When all these fail, recourse can be had to a dispensation. The Church reserves the right to give dispensations for all impediments. Canon III of the twenty-fourth session of Trent says: “If anyone shall say, that only those degrees of consanguinity and affinity which are set down in Leviticus [xviii, 6 ff.] can hinder matrimony from being contracted, and dissolve it when contracted; and that the Church can not dispense in some of those degrees, or ordain that others may hinder and dissolve it; let him be anathema.”
[Sidenote: Inheritance]
The minute and far-fetched subtleties which the Roman Church has employed in the interpretation of these relationships make escape from the marital tie feasible for the man who is eager to disencumber himself of his life’s partner. The man of limited means will have a hard time of it. The great and wealthy have been able at all periods, by working one or more of these doctrines, to reduce the theory of the Roman Church to nullity in practice. Napoleon had his marriage to Josephine annulled on the ground that he had never intended to enter into a religious marriage with her, although the day before the ceremony he had had the union secretly blessed by Cardinal Fesch. On the basis of this avowed lack of intent, his marriage with Josephine was declared null and void, and he was free to marry Louisa. A plea along the same lines is being worked by the Count de Castellane now. Louis XII, having fallen in love with Anne of Brittany, suddenly discovered that his wife was his fourth cousin, that she was deformed, and that her father had been his godfather; and for this the Pope gave him a dispensation and his legitimate wife was sent away. The Pope did not thunder against Louis XIV for committing adultery with women like Louise de la Valliere and Madame de Montespan.
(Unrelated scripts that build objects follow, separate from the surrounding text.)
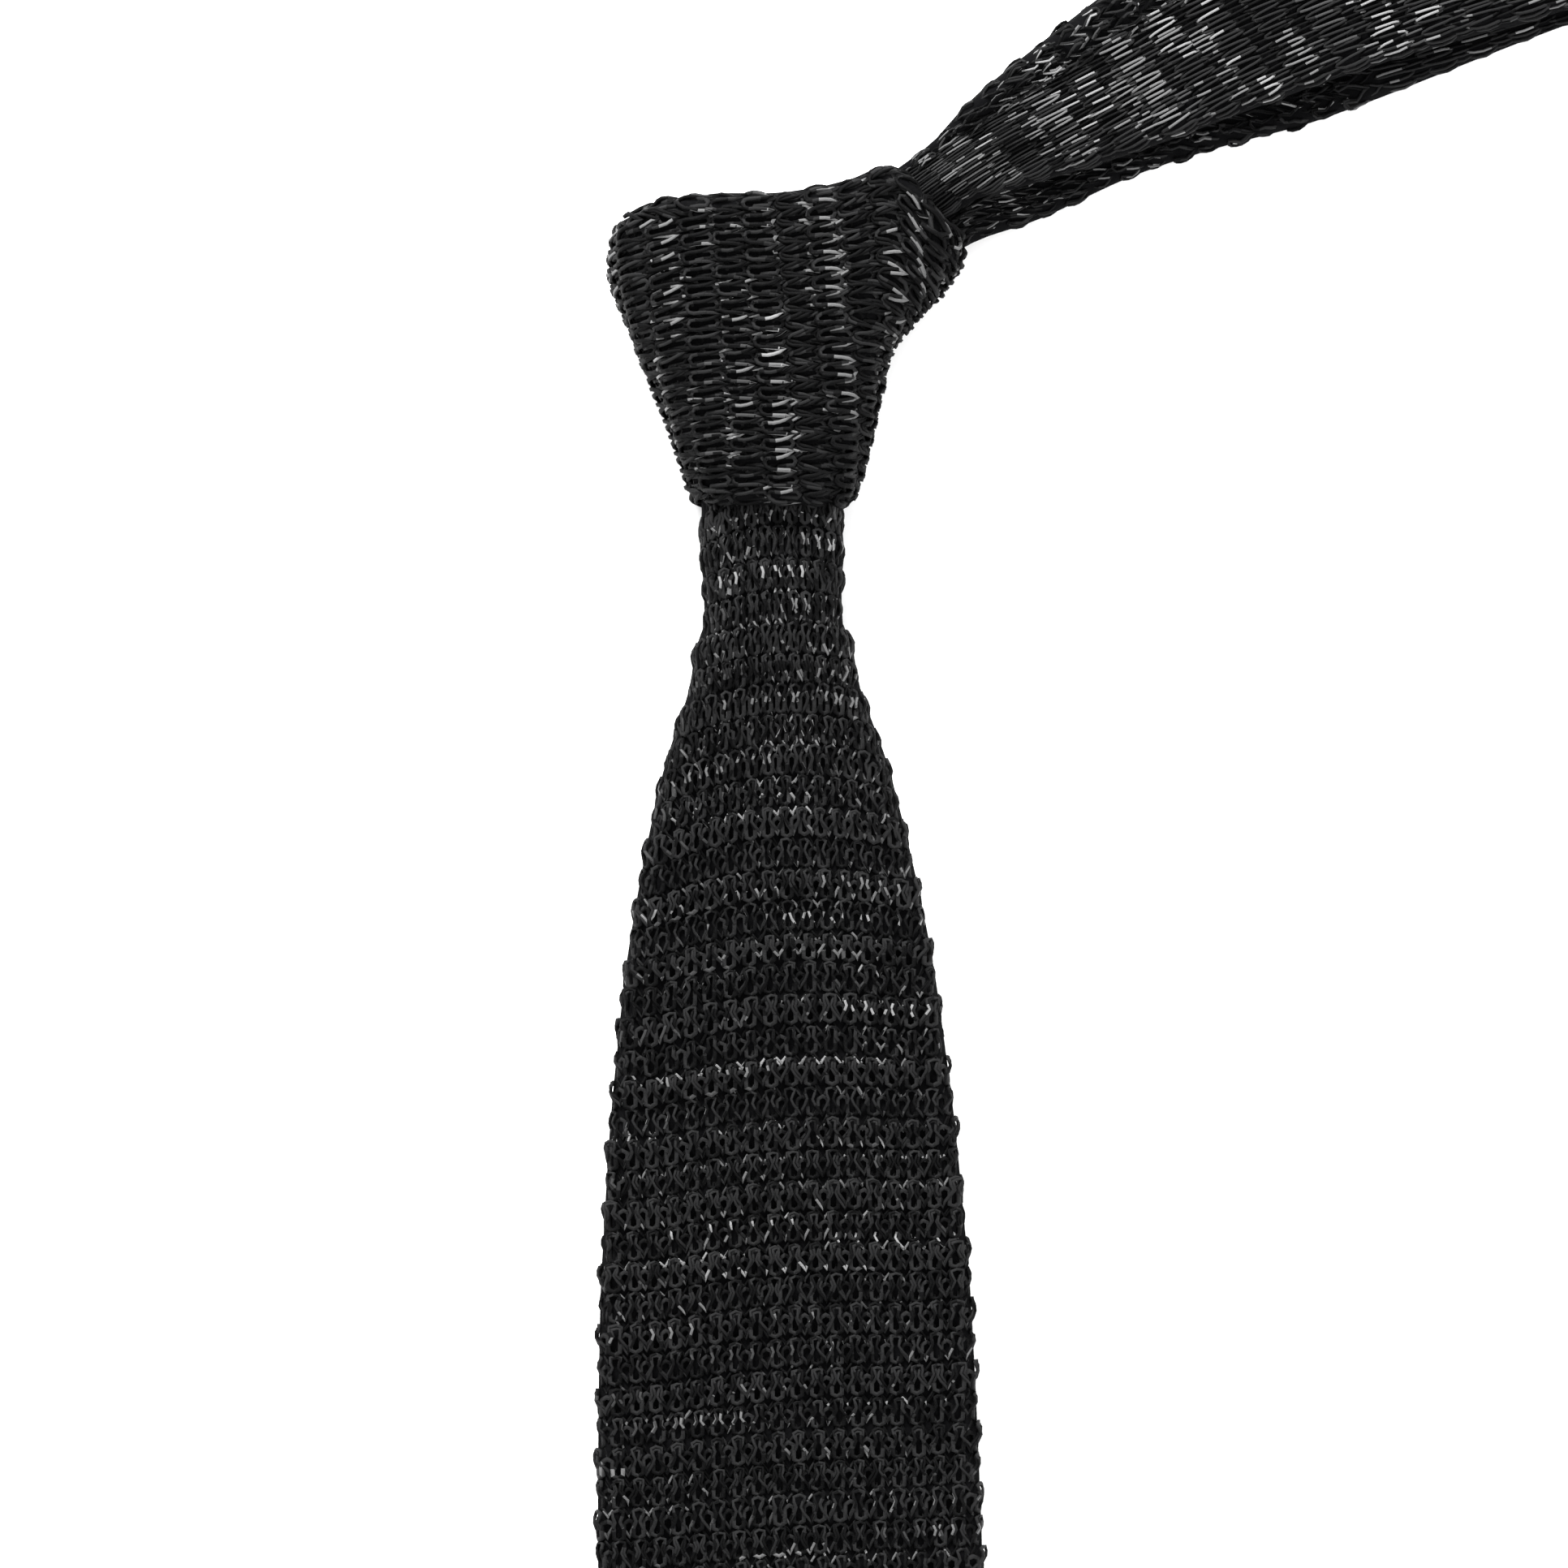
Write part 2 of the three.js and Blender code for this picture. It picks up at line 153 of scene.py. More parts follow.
class Band:
    """A flattened tube along stations (x, y, z, width, thickness). Its across direction lies level."""

    SAMPLES = 900
    SMOOTH = 20  # samples on either side that are averaged, so that the path has no corners

    def __init__(self, stations, pleats=None):
        table = np.array(stations, float)
        step = np.linalg.norm(np.diff(table[:, :3], axis=0), axis=1)
        knots = np.concatenate([[0], np.cumsum(step)])
        self.length = knots[-1]
        self.l = np.linspace(0, self.length, self.SAMPLES)
        self.table = np.stack([curve(knots, table[:, i], self.l) for i in range(5)], 1)
        for i in range(3):
            self.table[:, i] = smoothed(self.table[:, i], self.SMOOTH)
        self.tangent = unit(np.gradient(self.table[:, :3], self.l, axis=0))
        self.across = unit(np.cross(self.tangent, [0, 0, 1]))
        self.pleats = pleats

    def steer(self, across):
        """Sets the across direction at every sample, for a band that folds over on itself."""
        self.across = unit(across - (across * self.tangent).sum(1, keepdims=True) * self.tangent)

    def read(self, values, v):
        return np.stack([np.interp(v, self.l, values[:, i]) for i in range(3)], -1)

    def width(self, v):
        return np.interp(v, self.l, self.table[:, 3])

    def half_round(self, v):
        """Half the way round the outside of the tube at v."""
        thick = np.interp(v, self.l, self.table[:, 4])
        return self.width(v) - thick + np.pi * thick / 2

    def place(self, s, v, out):
        centre = self.read(self.table, v)
        across = unit(self.read(self.across, v))
        normal = unit(np.cross(across, self.read(self.tangent, v)))
        x, z, nx, nz = tube_section(s, self.width(v), np.interp(v, self.l, self.table[:, 4]))
        if self.pleats:
            z = z + self.pleats(x, v)
        return centre + across * (x + nx * out)[..., None] + normal * (z + nz * out)[..., None]


class Wrap:
    """The front wrap of the knot: rows of wales that cross its face and roll down its sides."""

    # The face's sides as (y, x) and its top and foot as (x, y), measured in the photograph.
    LEFT = [(-26.5, -5.4), (-24.0, -7.8), (-22.0, -10.3), (-18.0, -11.5), (-8.5, -15.0), (2.5, -19.2),
            (13.0, -22.8), (17.0, -22.6), (19.6, -20.4), (22.0, -15.0)]
    RIGHT = [(-26.5, 7.2), (-24.0, 9.6), (-22.0, 10.7), (-17.0, 12.3), (-8.0, 14.4), (0.4, 16.4),
             (6.8, 21.2), (11.0, 25.2), (14.2, 27.4), (16.2, 27.8), (20.5, 24.6), (30.0, 21.4)]
    TOP = [(-30.0, 5.0), (-25.8, 13.5), (-24.3, 17.2), (-20.6, 20.4), (-14.0, 22.3), (-7.5, 23.2),
           (-0.6, 23.2), (6.0, 23.9), (12.3, 25.4), (18.4, 27.6), (20.6, 26.7), (22.6, 23.6),
           (26.8, 19.6), (30.9, 14.4), (40.0, 3.0)]
    FOOT = [(-30.0, -25.4), (-12.0, -23.9), (11.0, -23.9), (14.0, -24.8), (18.0, -28.0), (24.0, -34.0),
            (40.0, -51.0)]
    ROLL, UNDER = 7.5, 3.0  # radii of the turns down the sides and under the knot
    FLOOR = 2.0  # height of the cloth under the knot
    WIDTH, THICK = 49.0, 3.8

    def __init__(self):
        self.g = np.linspace(-0.02, 1.02, 61)
        self.v = np.linspace(-52, 56, 540)
        x = np.linspace(-29.5, 39.0, 1400)
        rows, limits = [], []
        for g in self.g:
            y = (1 - g) * curve(*zip(*self.FOOT), x) + g * curve(*zip(*self.TOP), x)
            length = np.concatenate([[0], np.cumsum(np.hypot(np.diff(x), np.diff(y)))])
            middle = np.searchsorted(x, 0)
            inside_left = x[:middle] > curve(*zip(*self.LEFT), y[:middle])
            inside_right = x[middle:] < curve(*zip(*self.RIGHT), y[middle:])
            left = length[np.argmax(inside_left)]
            right = length[middle + np.argmin(inside_right)] if not inside_right.all() else length[-1]
            start = np.interp(-0.09 * np.interp(0, x, y), x, length)
            rows.append(self.rolled(x, y, length, left, right, start + self.v))
            round_side = (self.ROLL + self.UNDER) * np.pi / 2 + 6.0
            tuck = min(5.0, 0.25 * (right - left))
            # The upper rows stop short, or they would stand out behind the knot's corners.
            left_tuck, right_tuck = tuck - 6 * ramp(g, 0.75, 1.0), tuck - 8 * ramp(g, 0.65, 0.95)
            limits.append((left + self.ROLL - round_side - left_tuck - start,
                           right - self.ROLL + round_side + right_tuck - start))
        self.grid, self.limits = np.array(rows), np.array(limits)

    def rolled(self, x, y, length, left, right, l):
        """The row's middle surface at arc lengths l: level on the face, then down and under the sides."""
        flat = np.clip(l, left + self.ROLL, right - self.ROLL)
        past = np.abs(l - flat)
        side = np.sign(l - flat)
        top = self.dome(np.interp(flat, length, x), np.interp(flat, length, y))
        wall = top - self.ROLL - self.UNDER - self.FLOOR
        turn = np.clip(past / self.ROLL, 0, np.pi / 2)
        down = np.clip(past - self.ROLL * np.pi / 2, 0, wall)
        under = np.clip((past - self.ROLL * np.pi / 2 - wall) / self.UNDER, 0, np.pi / 2)
        in_under = np.maximum(past - (self.ROLL + self.UNDER) * np.pi / 2 - wall, 0)
        reach = self.ROLL * np.sin(turn) - self.UNDER * (1 - np.cos(under)) - in_under
        z = top - self.ROLL * (1 - np.cos(turn)) - down - self.UNDER * np.sin(under)
        at = flat + side * reach
        return np.stack([np.interp(at, length, x), np.interp(at, length, y), z], -1)

    @staticmethod
    def dome(x, y):
        """Height of the wrap's middle: full in the centre, pressed in at the mouth and towards the neck."""
        return (18.9 + 1.6 * np.exp(-(((x + 2) / 17) ** 2) - ((y - 4) / 17) ** 2)
                - 1.2 * ramp(-y, 14, 25) - 1.5 * ramp(x + 0.4 * y, 18, 34))

    def middle(self, g, v):
        """The middle surface at wale share g (0 at the foot, 1 at the top) and arc length v."""
        gi = np.clip((g - self.g[0]) / (self.g[1] - self.g[0]), 0, len(self.g) - 1.001)
        vi = np.clip((v - self.v[0]) / (self.v[1] - self.v[0]), 0, len(self.v) - 1.001)
        i, j = gi.astype(int), vi.astype(int)
        a, b = (gi - i)[..., None], (vi - j)[..., None]
        grid = self.grid
        return ((1 - a) * (1 - b) * grid[i, j] + a * (1 - b) * grid[i + 1, j]
                + (1 - a) * b * grid[i, j + 1] + a * b * grid[i + 1, j + 1])

    def ends(self, s):
        """Where each wale stops under the knot, at either side."""
        g = np.clip(0.5 + tube_section(s, np.full_like(s, self.WIDTH), self.THICK)[0] / self.WIDTH, 0, 1)
        return np.interp(g, self.g, self.limits[:, 0]), np.interp(g, self.g, self.limits[:, 1])

    def half_round(self, v):
        return np.full_like(np.asarray(v, float), self.WIDTH - self.THICK + np.pi * self.THICK / 2)

    def place(self, s, v, out):
        x, z, nx, nz = tube_section(s, np.full_like(v, self.WIDTH), self.THICK)
        g = np.clip(0.5 + x / self.WIDTH, 0, 1)
        across = unit(self.middle(np.minimum(g + 0.03, 1), v) - self.middle(np.maximum(g - 0.03, 0), v))
        along = unit(self.middle(g, v + 1.0) - self.middle(g, v - 1.0))
        normal = unit(np.cross(along, across))
        return self.middle(g, v) + across * (nx * out)[..., None] + normal * (z + nz * out)[..., None]


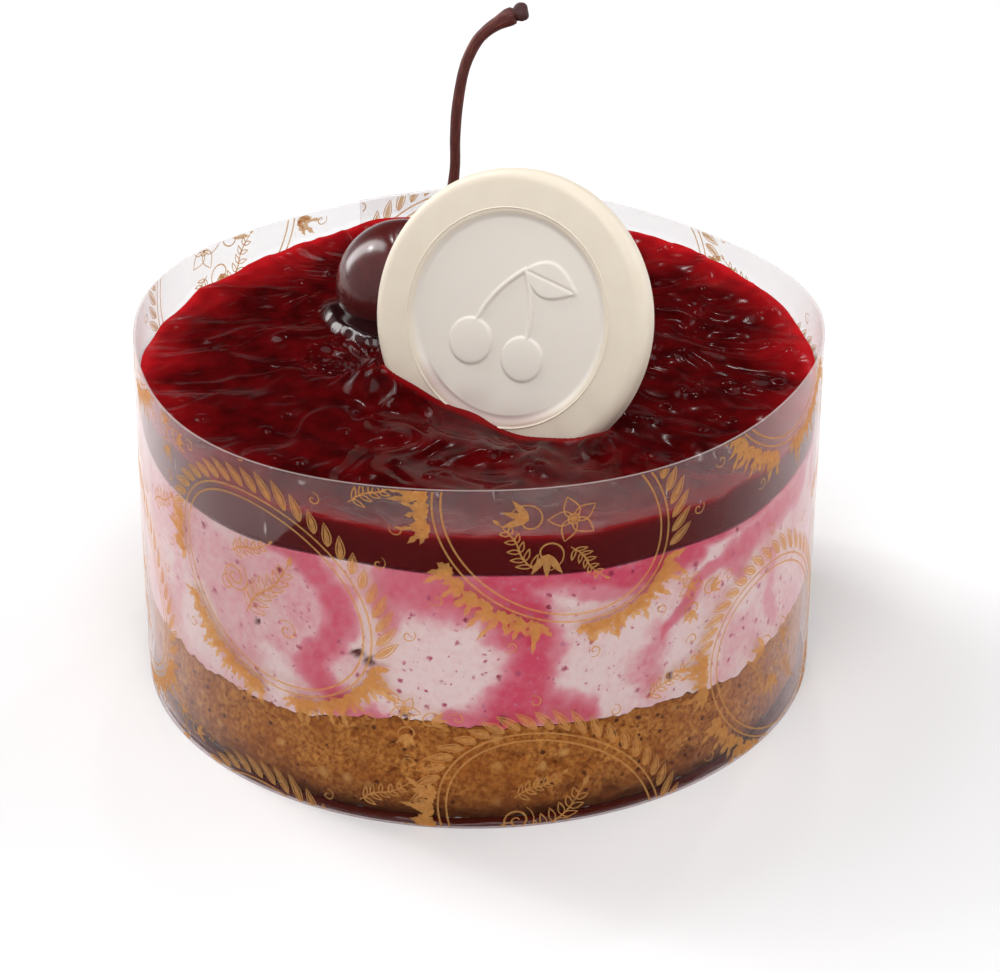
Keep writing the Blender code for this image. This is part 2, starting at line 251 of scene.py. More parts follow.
def shape_layer(bm, bottom, top, side):
    """Move a unit drum onto the heights bottom(x, y) and top(x, y) and the radius side(angle, z)."""
    for vert in bm.verts:
        angle = math.atan2(vert.co.y, vert.co.x)
        share = math.hypot(vert.co.x, vert.co.y)
        place = ring_point(angle, FILM_RADIUS * share)
        low = bottom(place.x, place.y)
        z = low + vert.co.z * (top(place.x, place.y) - low)
        vert.co = ring_point(angle, share * side(angle, z), z)


def add_piece(name, bm, material, node=None, sharp=60.0):
    """Make a finished bmesh a piece that rides on the cake and stands for its node."""
    mesh = bpy.data.meshes.new(name)
    bm.to_mesh(mesh)
    bm.free()
    mesh.shade_smooth()
    if sharp:
        mesh.set_sharp_from_angle(angle=math.radians(sharp))
    mesh.materials.append(material)
    piece = bpy.data.objects.new(name, mesh)
    bpy.context.scene.collection.objects.link(piece)
    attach(piece, "root")
    if node:
        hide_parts(node)
    return piece


def crumb_pit(place):
    """How deep a point of the pressed side lies: the crumbs, their grains and a few holes."""
    crumb = CRUMB_DEPTH * (0.5 + 0.5 * noise.noise(place / CRUMB_SIZE))
    near, second = noise.voronoi(place / GRAIN_SIZE)[0][:2]
    grain = GRAIN_DEPTH * (1.0 - smooth_step(0.0, 0.35, second - near))
    hole = PIT_DEPTH * smooth_step(0.36, 0.62, noise.noise(place / PIT_SIZE + Vector((7.3, 1.1, 4.2))))
    return crumb + grain + hole


def biscuit_side(angle, z):
    radius = cake_radius(angle, z)
    foot = 1.0 - smooth_step(0.0, BISCUIT_FOOT_SHARE, z / BISCUIT_HEIGHT)
    return radius - crumb_pit(ring_point(angle, radius, z)) - BISCUIT_FOOT_INSET * foot


def lay_color(tree, under, code, pattern, low=0.0, high=1.0, most=1.0):
    """Lay a colour over another: none where the pattern is low, the most where it is high.
    The pattern is an output, or the name of an attribute."""
    if isinstance(pattern, str):
        pattern = add_node(tree, "Attribute", out="Fac", attribute_name=pattern)
    share = add_node(tree, "MapRange", Value=pattern, From_Min=low, From_Max=high, To_Max=most)
    return add_node(tree, "Mix", {0: share, 6: under, 7: srgb(code)}, 2, data_type="RGBA")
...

It is certainly true that in the case of Philip Augustus of France and Henry VIII of England the Pope did protect injured wives; but both these monarchs were questioning the Vatican’s autocracy. The matrimonial relations of John of England, Philip’s contemporary, were more corrupt than those of the French king; but, while the Pope chastised John for his defiance of his political autonomy, he did not excommunicate him on any ground of morality. The statement of Cardinal Gibbons is not entirely in accordance with history; he does not take all facts into consideration, as is also true of his complacent assumption that outside of the Roman Church no economic forces and no individuals have had any effect in elevating the moral and economic status of women.
Questions such as those of inheritance belong properly to civil law; but the canon law claimed to be heard in any case into which any spiritual interest could be foisted. Thus in the year 1199 Innocent III enacted that children of heretics be deprived of all their offending parents’ goods “since in many cases even according to divine decree children are punished in this world on account of their parents."[392]